Madly for Adlai, individual delegates, and then whole delegations, joined in the demonstration. In the New York section, the elder statesman Herbert Lehman fought a younger and opposing delegate for their state’s stanchion, tore it free, and proudly flung himself into the maelstrom. Snake-dancing Californians undulated through neighboring delegations, hoping to attract the uncommitted like filings to a magnet. Before long, the stanchion of every state had been moved into the aisles and could be seen bobbing above the swirling human traffic.

By my watch, the demonstration lasted twenty-seven minutes. It might have gone on that much longer had not the convention chairman, Gov. LeRoy Collins of Florida, dimmed the lights and silenced the band to restore order. Even when it was over, it was not really over. Eleanor Roosevelt came on to second the Stevenson nomination and started another stampede that convulsed the convention for fifteen minutes more!

I had not joined in either demonstration. I watched both from the press gallery, if only to savor them more. They had provided the kind of excitement everyone working full-time with the Stevenson campaign had been dreaming of; what might not be possible at this convention after all?

Then, as any number of forgettable speakers rose to nominate the favorite sons of several states, I crossed the floor again. I wished the voting had begun immediately after the second Stevenson demonstration. The Kennedy, Johnson, and Symington floor managers and unofficial arm-twisters were hustling anxiously among the exhausted and strangely relieved delegates. They were checking commitments, plugging leaks, battening down the hatches. I bumped into Robert Kennedy; he acknowledged my “Draft Stevenson” button with an ice-cold stare.

To win, a candidate needed a majority of 1,520 delegate votes; exactly 761 was the number. In grim truth Kennedy was a probable winner on the first ballot. Johnson had perhaps 400 votes, give or take 10. Symington might claim another 100, no more, and the same total might go to Sen. Hubert Humphrey of Minnesota (defeated by Kennedy in the spring primaries) and such favorite sons as Gov. Robert Meyner of New Jersey. Stevenson, at best, could hope for 80 votes, and that was stretching it. Whatever Kennedy’s total, it looked like more than 761.

Then what chance did Stevenson have? Only that those mighty, last-minute crashing waves of emotion had swept away the Kennedy majority and would somehow prevent any candidate from reaching a majority on the first ballot. Anything could happen after that, even a transformation of Adlai madness into an irresistible tide of support. And so our floor workers kept fighting, too, moving from buttonhole to buttonhole, talking miracle.

A little after ten o’clock Chairman Collins struck the gavel a few times and ordered the general bedlam to cease.
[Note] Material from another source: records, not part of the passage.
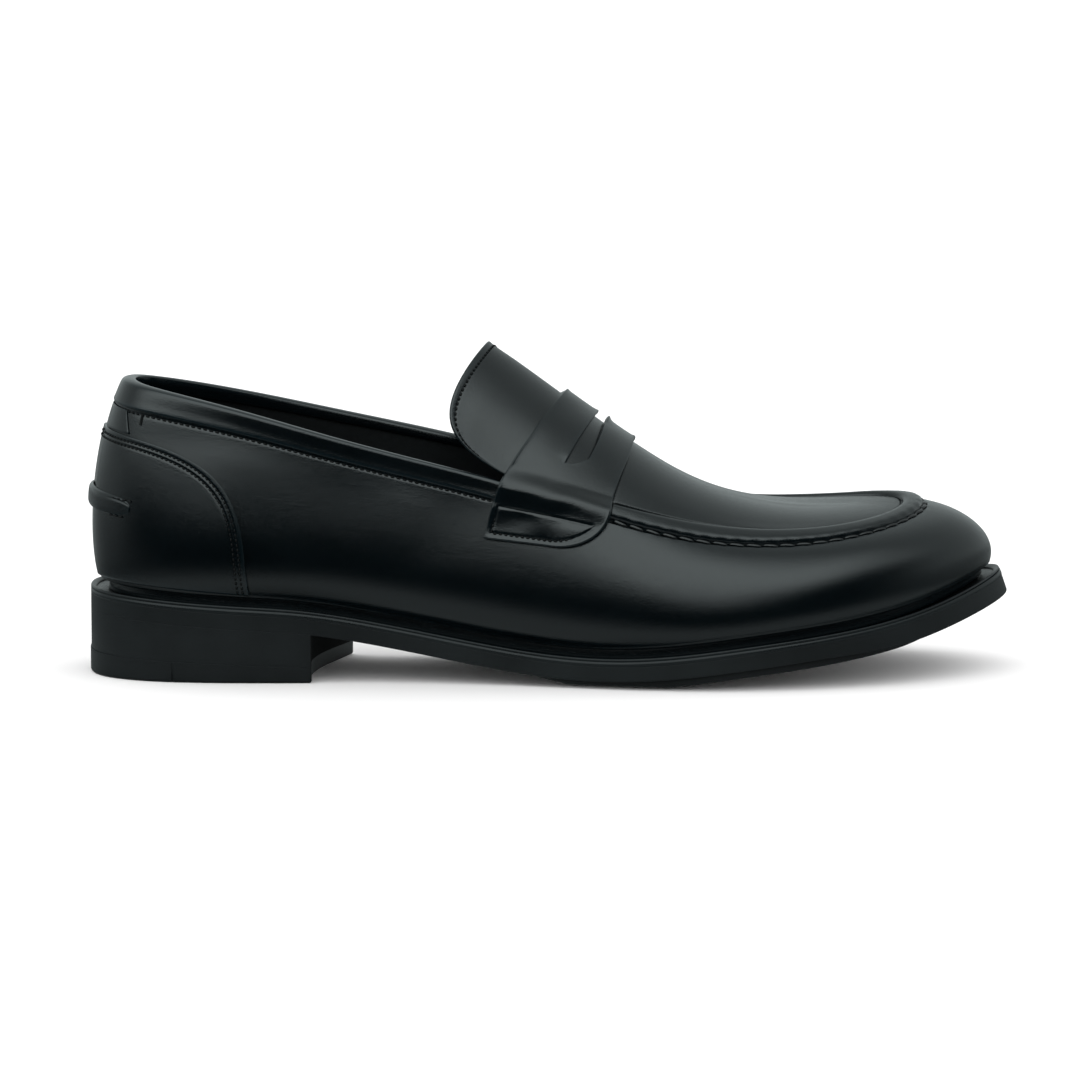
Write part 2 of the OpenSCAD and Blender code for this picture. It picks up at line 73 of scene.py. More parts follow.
WALL = np.array([[3.6, 4, 19, 8.5, 15, 0, 30, -60], [3.6, 4.5, 17, 7, 16, 0, 30, -60],
                 [3.6, 5.5, 15, 3.5, 16, 0, 30, -55], [3.8, 8, 12.5, 0.4, 14.5, 0, 26, -50],
                 [4, 9, 10.5, -0.2, 13.5, 1, 24, -42], [4.2, 10.5, 8.5, -0.5, 12.5, 2, 20, -20],
                 [4.4, 10.5, 7, 0.6, 12, 4, 14, 5], [4.4, 5.5, 8, 7, 10, 7, 10, 29],
                 [4.4, 3, 8, 10, 6.5, 8, 6.5, 51], [4.4, 2.8, 8, 11, 4.5, 7.5, 5, 74],
                 [4.4, 2.8, 8.5, 12, 2.5, 8, 3.5, 90], [4.3, 2.8, 9, 13, 1.5, 8, 2, 97],
                 [4.2, 2.8, 9, 13.5, 1, 8, 1, 99]], float)
WALLS = np.array([WALL[min(i, STATIONS - i)] for i in range(STATIONS)])
WELT_LINE = [29.2, 27.9, 26.2, 24.9, 24.0, 20.8, 16.9, 13.2, 10.4,
             9.6, 11.0, 13.8, 16.3, 19.0, 23.0, 29.6, 36.5]
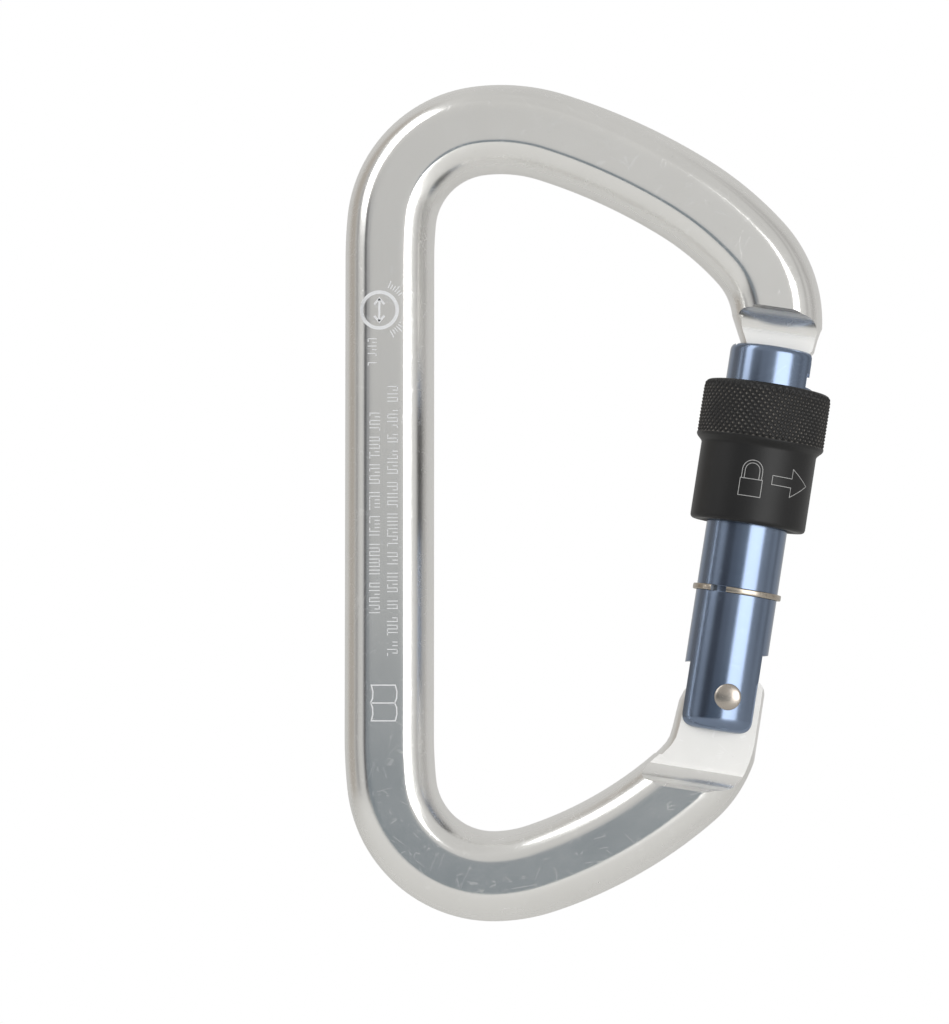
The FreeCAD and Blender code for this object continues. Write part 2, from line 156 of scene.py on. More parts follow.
class Sheets:
    """Turns grids of points into meshes."""

    MERGE = 2e-6
    NO_AREA = 1e-7
    LEVEL = 0.98
    ROUND_CUT = 0.15

    @staticmethod
    def quads(rows: int, columns: int, wrap_rows: bool, wrap_columns: bool) -> np.ndarray:
        """Corner numbers of the quads of a grid stored row by row.

        Args:
            rows: how many rows of points.
            columns: how many points in a row.
            wrap_rows: whether the last row joins the first.
            wrap_columns: whether each row is a closed loop.

        Returns:
            An array of quads, four corner numbers each.
        """
        r = np.arange(rows if wrap_rows else rows - 1)[:, None]
        c = np.arange(columns if wrap_columns else columns - 1)[None, :]
        r2, c2 = (r + 1) % rows, (c + 1) % columns
        corners = [r * columns + c, r * columns + c2, r2 * columns + c2, r2 * columns + c]
        return np.stack(np.broadcast_arrays(*corners), axis=-1).reshape(-1, 4)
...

The sergeant at arms would clear the aisles; the secretary would call the roll. The television nation took a deep breath. The radio world moved closer to its set.

Alabama! Alabama voted, followed by Alaska, Arizona, Arkansas … and then on to California. No state had surprised me, but I realized I could not keep up with the count in the remote doorway where I had been standing. So I returned to the empty Stevenson delegates’ trailer, turned on the television, opened a beer, and picked up the count around about Idaho. I took out my notebook.

IN A FEW DAYS , at the end of my month’s assignment as campaign press secretary, I would be returning to my workaday life as a journalist, based in New York and writing free-lance for magazines. An editor of Look magazine and a mentor of mine, William Attwood, on leave to write speeches for Stevenson, had recommended me for the press job. When I first arrived in Los Angeles, late in June, the manager of the Stevenson headquarters, Tedson Meyers, paid my full salary in advance; he was a legal counsel to the American Broadcasting Company and also on leave. I received six hundred dollars in cash which, as it turned out, was about half the money I would spend on my plane fare, hotel bills, meals, rented car, and living expenses. I had become not only a Stevenson volunteer but a contributor. So I started keeping notes on the campaign against the slim chance that I might cover my losses with a magazine piece about how Stevenson had won it. Like my hero, I was a practical idealist.